In this case, pitchers who were using homemade concoctions were able to increase the spin rate on baseballs and better manipulate velocity and location on fastballs, particularly in the top of the strike zone. MLB seemed thrilled with the all-or-nothing matchups of power pitchers vs. power hitters until realizing that the hurlers were beginning to dominate the game.

Thus, the sudden Captain-Renault-in-Casablanca routine in Commissioner Rob Manfred’s office:

“I’m shocked! Shocked to find there are sticky substances in baseball!”

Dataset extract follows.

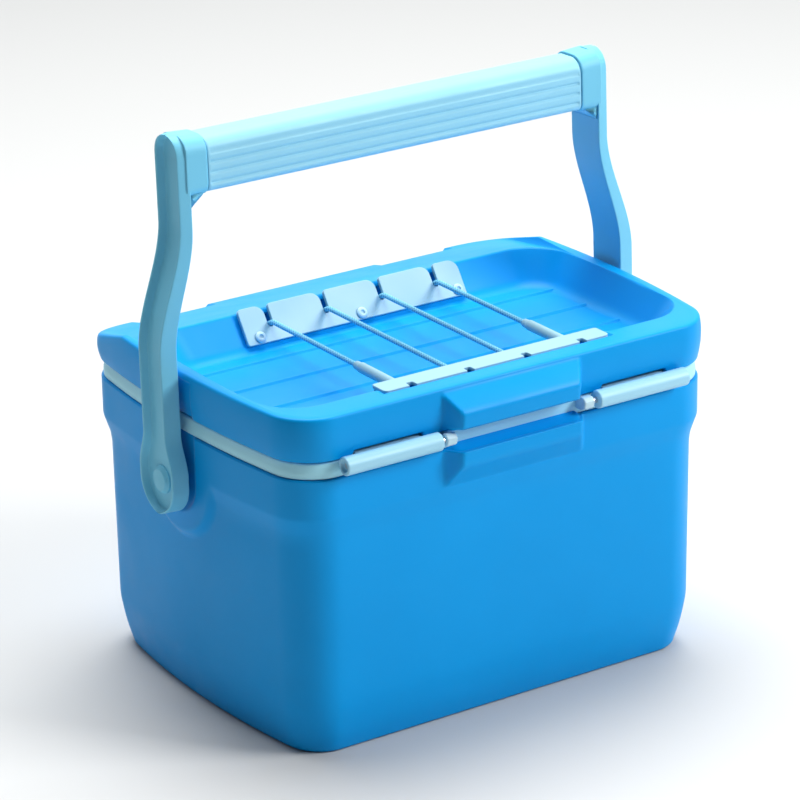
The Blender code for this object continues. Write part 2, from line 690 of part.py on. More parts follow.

This isn’t quite as cut-and-dried as steroids, which were an obvious perversion of baseball’s rules. There are legitimate reasons for pitchers to use some substance to get a better grip on slick, new baseballs. Mainly, the safety of hitters who could be seriously injured by a 98 mph fastball that slips out of a pitcher’s hand.

But it’s also disingenuous for pitchers to act as if they were not aware that sticky stuff could make them more effective on the mound. And, unless Nolan Ryan, Sandy Koufax, Bob Feller and Walter Johnson were buying Coppertone in bulk, fastball pitchers had been dealing with the issue of their grip on a baseball for a century before StatCast unveiled the marvel of spin rates.

To me, the problem is baseball wanted it both ways.

Officials were fine with pitchers fudging the rules right up until the moment that hitters started loudly complaining. And then, suddenly, MLB wanted to act like Rambo stepping into a rowdy saloon.

This could have been handled much better if MLB had acknowledged its own complicity, if it came up with a universal substance for pitchers to use, and if there was a gradual buildup of enforcement.

Instead, MLB wanted to look tough and we have weeks such as this.

A star pitcher could be lost for the season and blames MLB. Fans are choosing sides in the debate, and reporters are analyzing spin rates to figure out who may, or may not, have been cheating.

It’s sad. It’s distracting. Mostly, it was unnecessary.